If you want the step-by-step procedures for rigging ballyhoo, please check out Rigging Ballyhoo Aussie Style to learn how to rig general purpose trolling ballyhoo with a snub leaders for quick change out after a bite. For a more in-depth presentation on how to rig ballyhoo eight different ways you can watch Rigging Ballyhoo for Offshore Fishing. You will see the swivel rig ballyhoo for circle hook, the o-ring ballyhoo rig for circle hook, the floss rig ballyhoo for circle hook, the 0-ring ballyhoo for circle hook with mylar, the Hooker style ballyhoo bait, the split bill swimming ballyhoo with J Hook, the pin rig ballyhoo skipping bait and the double hooked ballyhoo with pin rig. There is so much detail in these videos.

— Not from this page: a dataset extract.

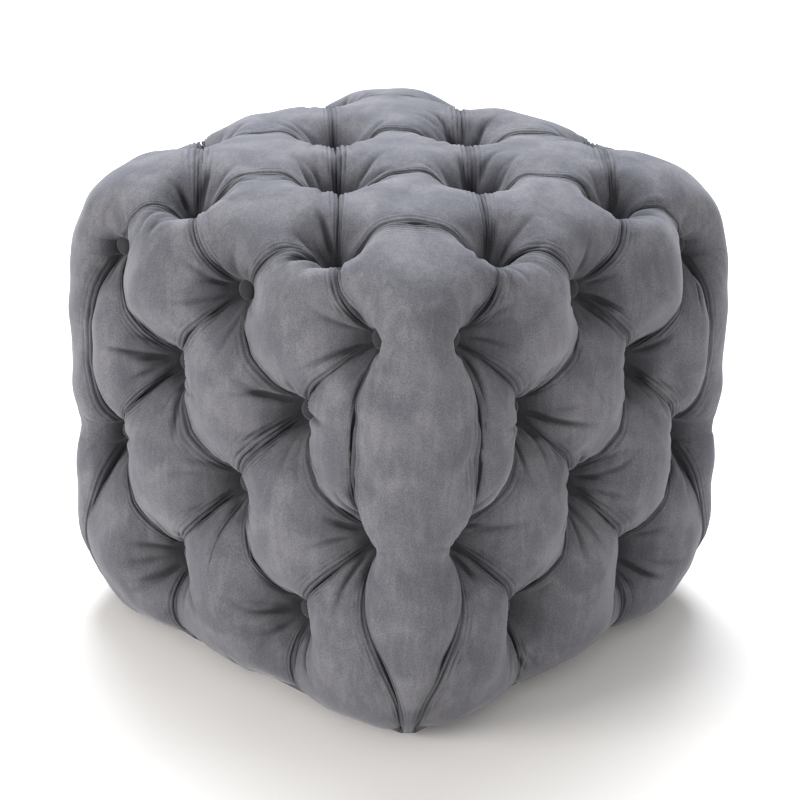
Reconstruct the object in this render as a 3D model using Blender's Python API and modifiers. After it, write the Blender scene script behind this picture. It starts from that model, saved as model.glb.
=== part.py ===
"""Cube pouf stool: a filled velvet cover, drawn in by covered buttons on its top and four sides.

The buttons lie on the faces of a plain inner box. Between them run the pleats, and between the
pleats the filling swells out to one rounded outer form, the crest. Every point of the cover is a
point between the buttons, moved outward as far as the crest, and back in by the depth of the
nearest pleats. Metres, +Z up, origin in the middle of the flat underside.
"""

import bmesh
import bpy
import numpy as np
from mathutils import Matrix, Vector

# Outer form
WIDTH = 0.500  # across the fullest part of the sides
HEIGHT = 0.447
FULLEST = 0.200  # height up to which the sides are at their full width
PLAN_SQUARENESS = 4.6  # exponent of the rounded square seen from above
TOP_SQUARENESS = 6.7  # exponent of the roll from the sides into the top
CROWN = 0.011  # how much higher the middle of the top stands than its edges
BASE_ROLL = 0.113  # radius of the roll from the sides in to the underside
BASE_ROLL_HEIGHT = 0.0958  # height of that roll's centre
BASE_SHARPENING = 3.0  # how much squarer the plan is at the underside
BASE_SHARP_HEIGHT = 0.060

# Buttons: rows on the sides by height, and columns by distance from the middle
SIDE_PLANE = 0.197  # from the axis to the plane of the side buttons
TOP_PLANE = 0.405  # height of the plane of the top buttons
ROW_HEIGHT = {"upper": 0.3765, "second": 0.2860, "third": 0.1914, "lower": 0.0914, "base": 0.0}
SIDE_COLUMN = {0: 0.0, 1: 0.0761, 2: 0.1579}
TOP_INNER = 0.0857
TOP_OUTER = 0.1736
BASE_CORNER = (0.166, 0.190)  # where the pleats beside a corner reach the underside
BUTTON_RADIUS = 0.0095
BUTTON_HEIGHT = 0.0055
BUTTON_SIDES = 12
BUTTON_PROFILE = ((0.0, 1.0), (0.76, 0.72), (1.0, 0.0), (0.0, 0.0))  # shares of radius and height
SEAT_RADIUS = 0.0132  # flat cloth under a button
GAP = 0.0003  # between a button and the cloth it is pulled into

# Pleats and filling
PLEAT_DEPTH = 0.014  # half-way between two buttons
EDGE_PLEAT_DEPTH = 0.007  # the same, where a pleat goes over the top edge
POCKET = 0.030  # how far a button draws the cloth in along a pleat
POCKET_POWER = 1.6
NECK_DEPTH = 0.004  # of the roll down each corner, between its two buttons
CORNER_BOW = 0.012  # how far the lower corner pleats bow away from the corner
PUFF = 1.5  # roundness of a puff: lower slopes further into its pleats
ROLL_PUFF = 2.3  # the same for the rolls down the corners

# Directions in which the cloth is drawn: square to each face, turning only near the edges
TURN_SIDE = 0.170
TURN_TOP = 0.378
TURN_SOFTNESS = 0.008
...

You will learn more than you probably will ever need from these videos, but you will be well in your way to tournament level bait rigging and some great fishing.
As with any kind of bait rigging, practice makes perfect. We have brought you some of the best fishermen from around the world to show you how to rig ballyhoo their way. Our goal, as always, is to provide you with the very best information, so you can become the very best fishermen possible. Learning is fundamental to growth.